This year marks the 50th anniversary of the start of the wave of Mothman encounters that hit Point Pleasant, West Virginia. It all culminated, in December 1967, in the disastrous collapse of the town’s Silver Bridge and the tragic deaths of dozens of people who, very unfortunately, were on the bridge at the time. But, what was the Mothman of Point Pleasant? And how did the legend begin? To answer those questions we have to go back to the night of November 12, 1966, when five grave-diggers working in a cemetery in the nearby town of Clendenin were shocked to see what they described as a “brown human shape with wings” rise out of the thick, surrounding trees and soar off into the distance.
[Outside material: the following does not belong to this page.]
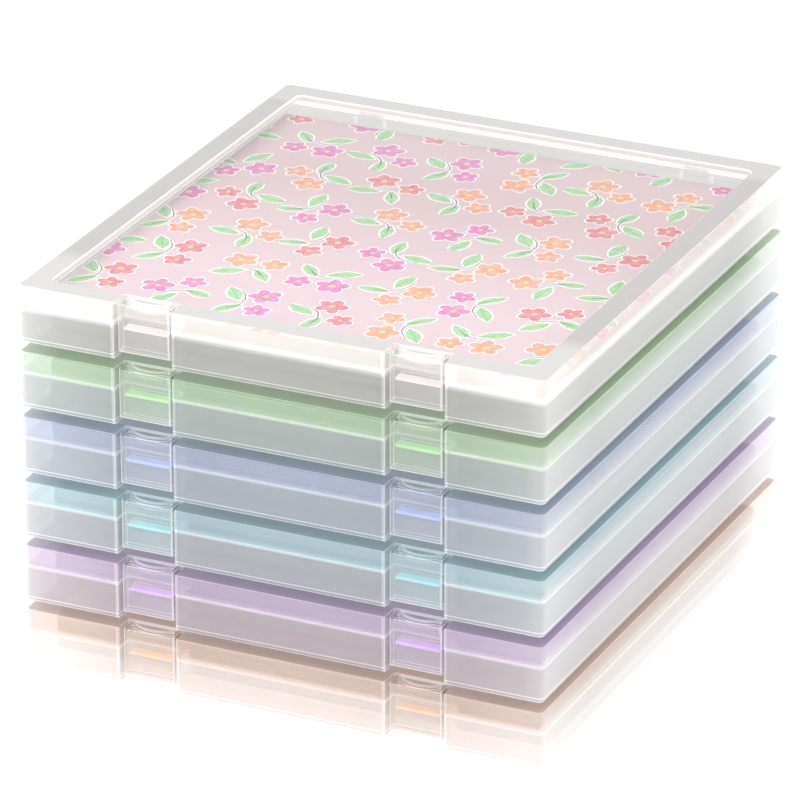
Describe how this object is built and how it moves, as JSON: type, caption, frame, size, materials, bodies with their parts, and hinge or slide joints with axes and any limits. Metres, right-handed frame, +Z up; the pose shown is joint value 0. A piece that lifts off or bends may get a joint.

Three days later, the unearthly beast surfaced once again. It was late at night when Roger and Linda Scarberry and Steve and Mary Mallette – two young, married couples from the area – were passing the time away by cruising around town in the Scarberrys’ car. The four were puzzled to see in the shadows of an old TNT factory what looked like two red lights pointing in their direction. These were no normal lights, however. Rather, all four were shocked and horrified to discover that, in reality, the ‘lights’ were the bright red eyes of a huge animal that, as Roger Scarberry would later recall, was “…shaped like a Mothman, but bigger, maybe six and a half or seven feet tall, with big wings folded against its back.”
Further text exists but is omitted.